Exercise aim
Reproduce the material in full, exactly as written.

Provided data
========================================================================

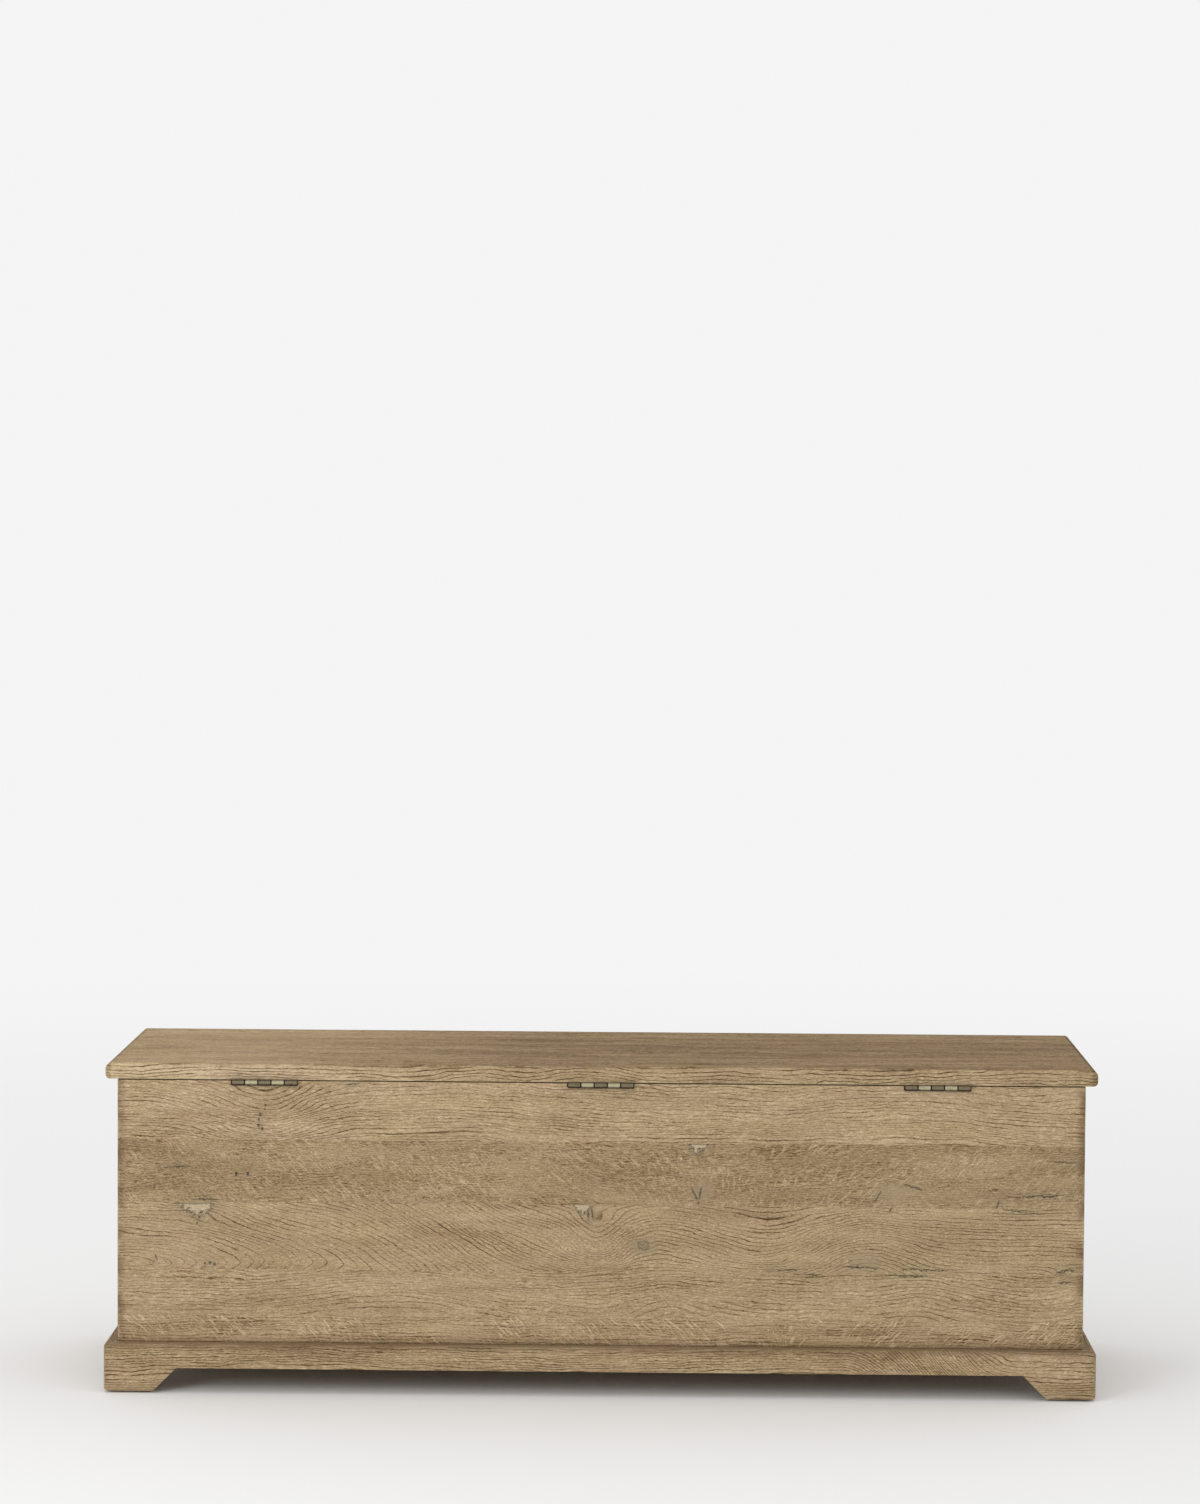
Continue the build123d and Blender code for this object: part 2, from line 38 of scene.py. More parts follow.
class Value:
    """A number in a material's node tree, so that a pattern reads as ordinary arithmetic."""

    def __init__(self, graph, socket):
        self.graph = graph
        self.socket = socket

    def _math(self, operation, *others):
        return self.graph.math(operation, self, *others)

    def __add__(self, other):
        return self._math("ADD", other)

    def __sub__(self, other):
        return self._math("SUBTRACT", other)

    def __mul__(self, other):
        return self._math("MULTIPLY", other)

    def __truediv__(self, other):
        return self._math("DIVIDE", other)

    def __pow__(self, other):
        return self._math("POWER", other)

    def __neg__(self):
        return self._math("MULTIPLY", -1.0)

    def __rsub__(self, other):
        return self.graph.math("SUBTRACT", other, self)

    __radd__ = __add__

    def sqrt(self):
        return self._math("SQRT")

    def abs(self):
        return self._math("ABSOLUTE")

    def exp(self):
        return self._math("EXPONENT")

    def fract(self):
        return self._math("FRACT")

    def least(self, other):
        return self._math("MINIMUM", other)

    def most(self, other):
        return self._math("MAXIMUM", other)

    def ramp(self, low, high):
        """0 below low, 1 above high, smooth between; the other way round if low is above high."""
        node = self.graph.node("ShaderNodeMapRange", interpolation_type="SMOOTHSTEP")
        self.graph.feed(node.inputs["Value"], self)
        flip = low > high
        node.inputs["From Min"].default_value = min(low, high)
        node.inputs["From Max"].default_value = max(low, high)
        node.inputs["To Min"].default_value = 1.0 if flip else 0.0
        node.inputs["To Max"].default_value = 0.0 if flip else 1.0
        return Value(self.graph, node.outputs["Result"])


class Graph:
    """A new material and the few kinds of node that its patterns use."""

    def __init__(self, name, **shader):
        self.material = bpy.data.materials.new(name)
        self.material.use_nodes = True
        self.tree = self.material.node_tree
        self.tree.nodes.clear()
        self.shader = self.node("ShaderNodeBsdfPrincipled")
        output = self.node("ShaderNodeOutputMaterial")
        self.tree.links.new(self.shader.outputs["BSDF"], output.inputs["Surface"])
        for socket, value in shader.items():
            self.shader.inputs[socket.replace("_", " ")].default_value = value

    def node(self, kind, **settings):
        made = self.tree.nodes.new(kind)
        for name, value in settings.items():
            setattr(made, name, value)
        return made

    def feed(self, socket, value):
        if isinstance(value, Value):
            self.tree.links.new(value.socket, socket)
        else:
            socket.default_value = value

    def math(self, operation, *values):
        made = self.node("ShaderNodeMath", operation=operation)
        for socket, value in zip(made.inputs, values):
            self.feed(socket, value)
        return Value(self, made.outputs[0])

    def position(self):
        """x, y and z in the row frame at rest, in millimetres."""
        place = self.node("ShaderNodeTexCoord")
        split = self.node("ShaderNodeSeparateXYZ")
        self.tree.links.new(place.outputs["Object"], split.inputs[0])
        return [Value(self, split.outputs[k]) * MM for k in (X, Y, Z)]

    def noise(self, x, y, z, detail=2.0, roughness=0.5):
        """Smooth noise from 0 to 1 about 0.5, with one bump per unit of x, y and z."""
        join = self.node("ShaderNodeCombineXYZ")
        for socket, value in zip(join.inputs, (x, y, z)):
            self.feed(socket, value)
        made = self.node("ShaderNodeTexNoise", noise_dimensions="3D")
        self.tree.links.new(join.outputs[0], made.inputs["Vector"])
        made.inputs["Scale"].default_value = 1.0
        made.inputs["Detail"].default_value = detail
        made.inputs["Roughness"].default_value = roughness
        return Value(self, made.outputs["Fac"])

    def blend(self, first, second, share):
        """Colour mixed from first to second by share; colours are (r, g, b) or a mix made before."""
        # Inputs 6 and 7 and output 2 are the node's colours: its numbers and vectors have the same names.
        made = self.node("ShaderNodeMix", data_type="RGBA")
        for socket, colour in ((made.inputs[6], first), (made.inputs[7], second)):
            if isinstance(colour, Value):
                self.tree.links.new(colour.socket, socket)
            else:
                socket.default_value = (*colour, 1.0)
        self.feed(made.inputs[0], share)
        return Value(self, made.outputs[2])

    def tint(self, level, colours):
        """Colour for a level of 0 to 1, from screen colours evenly spaced."""
        made = self.node("ShaderNodeValToRGB")
        stops = made.color_ramp.elements
        for _ in colours[2:]:
            stops.new(0.5)
        for k, colour in enumerate(colours):
            stops[k].position = k / (len(colours) - 1)
            stops[k].color = (*srgb(*colour), 1.0)
        self.feed(made.inputs["Fac"], level)
        return Value(self, made.outputs["Color"])

    def finish(self, colour, roughness, height):
        """Colour, roughness and relief, in millimetres, to the shader."""
        self.tree.links.new(colour.socket, self.shader.inputs["Base Color"])
        self.feed(self.shader.inputs["Roughness"], roughness)
        bump = self.node("ShaderNodeBump")
        bump.inputs["Strength"].default_value = 1.0
        bump.inputs["Distance"].default_value = 1.0
        self.feed(bump.inputs["Height"], height * (1.0 / MM))
        self.tree.links.new(bump.outputs["Normal"], self.shader.inputs["Normal"])
        return self.material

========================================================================

Answer to this problem
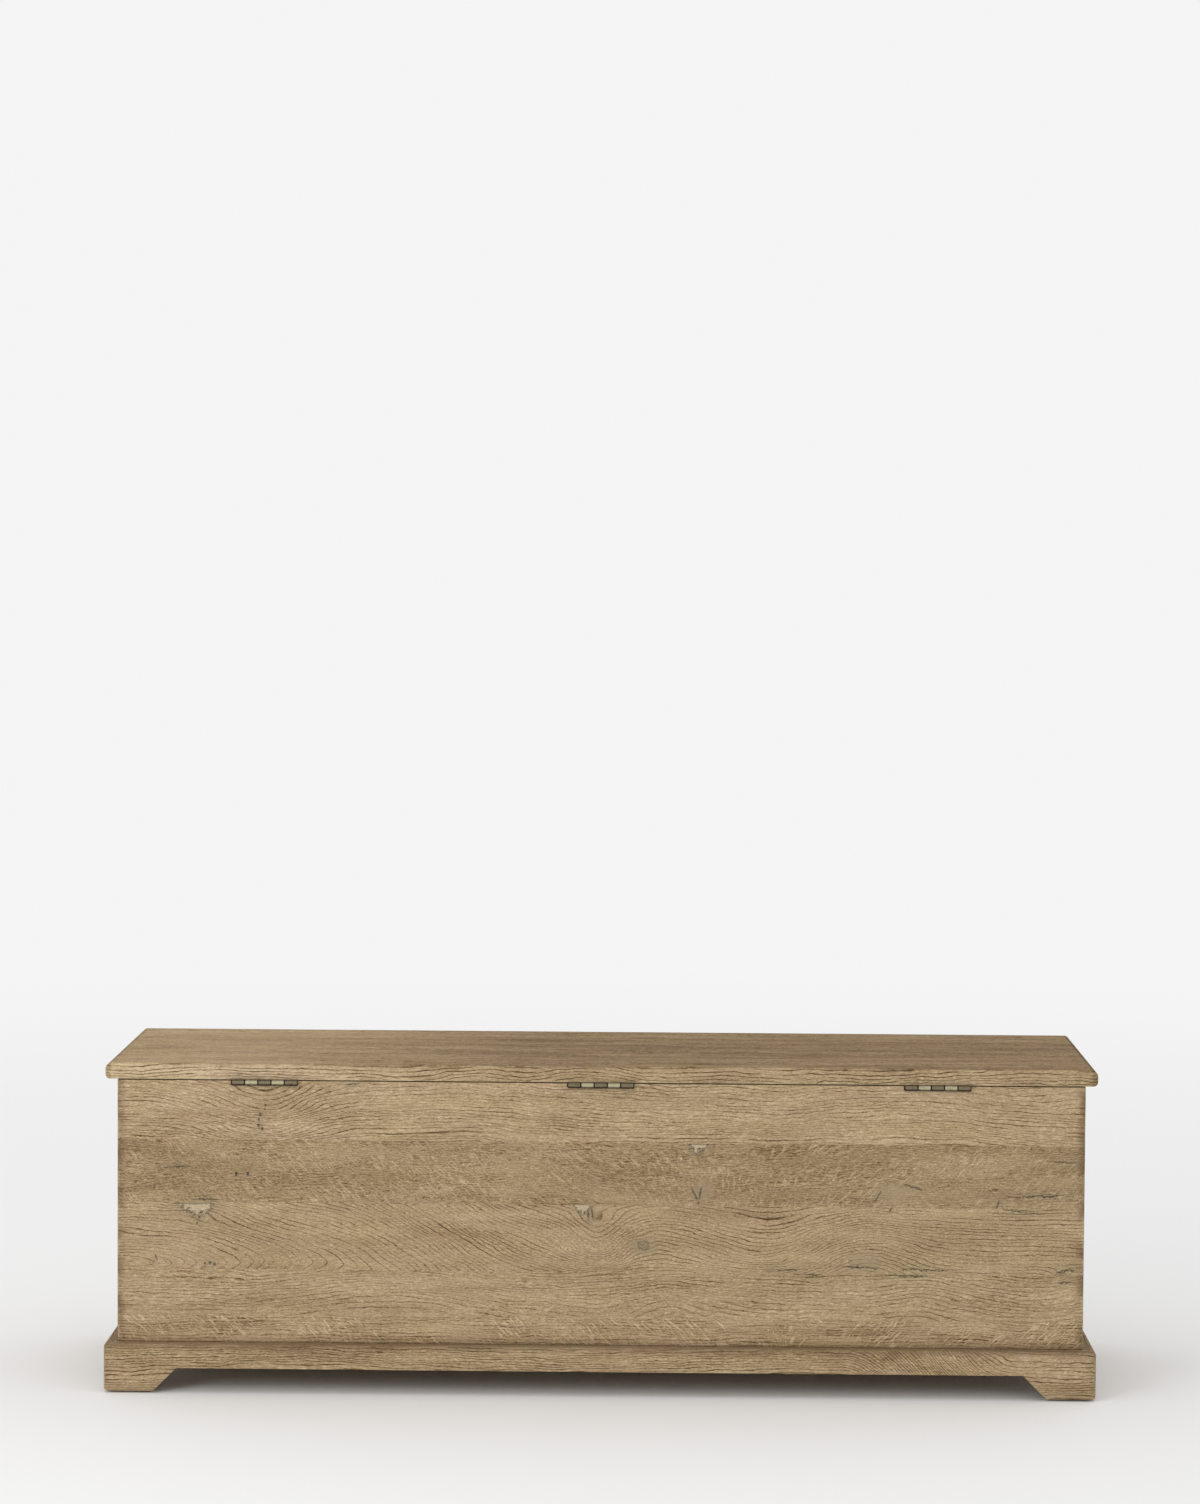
Continue the build123d and Blender code for this object: part 2, from line 38 of scene.py. More parts follow.
class Value:
    """A number in a material's node tree, so that a pattern reads as ordinary arithmetic."""

    def __init__(self, graph, socket):
        self.graph = graph
        self.socket = socket

    def _math(self, operation, *others):
        return self.graph.math(operation, self, *others)

    def __add__(self, other):
        return self._math("ADD", other)

    def __sub__(self, other):
        return self._math("SUBTRACT", other)

    def __mul__(self, other):
        return self._math("MULTIPLY", other)

    def __truediv__(self, other):
        return self._math("DIVIDE", other)

    def __pow__(self, other):
        return self._math("POWER", other)

    def __neg__(self):
        return self._math("MULTIPLY", -1.0)

    def __rsub__(self, other):
        return self.graph.math("SUBTRACT", other, self)

    __radd__ = __add__

    def sqrt(self):
        return self._math("SQRT")

    def abs(self):
        return self._math("ABSOLUTE")

    def exp(self):
        return self._math("EXPONENT")

    def fract(self):
        return self._math("FRACT")

    def least(self, other):
        return self._math("MINIMUM", other)

    def most(self, other):
        return self._math("MAXIMUM", other)

    def ramp(self, low, high):
        """0 below low, 1 above high, smooth between; the other way round if low is above high."""
        node = self.graph.node("ShaderNodeMapRange", interpolation_type="SMOOTHSTEP")
        self.graph.feed(node.inputs["Value"], self)
        flip = low > high
        node.inputs["From Min"].default_value = min(low, high)
        node.inputs["From Max"].default_value = max(low, high)
        node.inputs["To Min"].default_value = 1.0 if flip else 0.0
        node.inputs["To Max"].default_value = 0.0 if flip else 1.0
        return Value(self.graph, node.outputs["Result"])


class Graph:
    """A new material and the few kinds of node that its patterns use."""

    def __init__(self, name, **shader):
        self.material = bpy.data.materials.new(name)
        self.material.use_nodes = True
        self.tree = self.material.node_tree
        self.tree.nodes.clear()
        self.shader = self.node("ShaderNodeBsdfPrincipled")
        output = self.node("ShaderNodeOutputMaterial")
        self.tree.links.new(self.shader.outputs["BSDF"], output.inputs["Surface"])
        for socket, value in shader.items():
            self.shader.inputs[socket.replace("_", " ")].default_value = value

    def node(self, kind, **settings):
        made = self.tree.nodes.new(kind)
        for name, value in settings.items():
            setattr(made, name, value)
        return made

    def feed(self, socket, value):
        if isinstance(value, Value):
            self.tree.links.new(value.socket, socket)
        else:
            socket.default_value = value

    def math(self, operation, *values):
        made = self.node("ShaderNodeMath", operation=operation)
        for socket, value in zip(made.inputs, values):
            self.feed(socket, value)
        return Value(self, made.outputs[0])

    def position(self):
        """x, y and z in the row frame at rest, in millimetres."""
        place = self.node("ShaderNodeTexCoord")
        split = self.node("ShaderNodeSeparateXYZ")
        self.tree.links.new(place.outputs["Object"], split.inputs[0])
        return [Value(self, split.outputs[k]) * MM for k in (X, Y, Z)]

    def noise(self, x, y, z, detail=2.0, roughness=0.5):
        """Smooth noise from 0 to 1 about 0.5, with one bump per unit of x, y and z."""
        join = self.node("ShaderNodeCombineXYZ")
        for socket, value in zip(join.inputs, (x, y, z)):
            self.feed(socket, value)
        made = self.node("ShaderNodeTexNoise", noise_dimensions="3D")
        self.tree.links.new(join.outputs[0], made.inputs["Vector"])
        made.inputs["Scale"].default_value = 1.0
        made.inputs["Detail"].default_value = detail
        made.inputs["Roughness"].default_value = roughness
        return Value(self, made.outputs["Fac"])

    def blend(self, first, second, share):
        """Colour mixed from first to second by share; colours are (r, g, b) or a mix made before."""
        # Inputs 6 and 7 and output 2 are the node's colours: its numbers and vectors have the same names.
        made = self.node("ShaderNodeMix", data_type="RGBA")
        for socket, colour in ((made.inputs[6], first), (made.inputs[7], second)):
            if isinstance(colour, Value):
                self.tree.links.new(colour.socket, socket)
            else:
                socket.default_value = (*colour, 1.0)
        self.feed(made.inputs[0], share)
        return Value(self, made.outputs[2])

    def tint(self, level, colours):
        """Colour for a level of 0 to 1, from screen colours evenly spaced."""
        made = self.node("ShaderNodeValToRGB")
        stops = made.color_ramp.elements
        for _ in colours[2:]:
            stops.new(0.5)
        for k, colour in enumerate(colours):
            stops[k].position = k / (len(colours) - 1)
            stops[k].color = (*srgb(*colour), 1.0)
        self.feed(made.inputs["Fac"], level)
        return Value(self, made.outputs["Color"])

    def finish(self, colour, roughness, height):
        """Colour, roughness and relief, in millimetres, to the shader."""
        self.tree.links.new(colour.socket, self.shader.inputs["Base Color"])
        self.feed(self.shader.inputs["Roughness"], roughness)
        bump = self.node("ShaderNodeBump")
        bump.inputs["Strength"].default_value = 1.0
        bump.inputs["Distance"].default_value = 1.0
        self.feed(bump.inputs["Height"], height * (1.0 / MM))
        self.tree.links.new(bump.outputs["Normal"], self.shader.inputs["Normal"])
        return self.material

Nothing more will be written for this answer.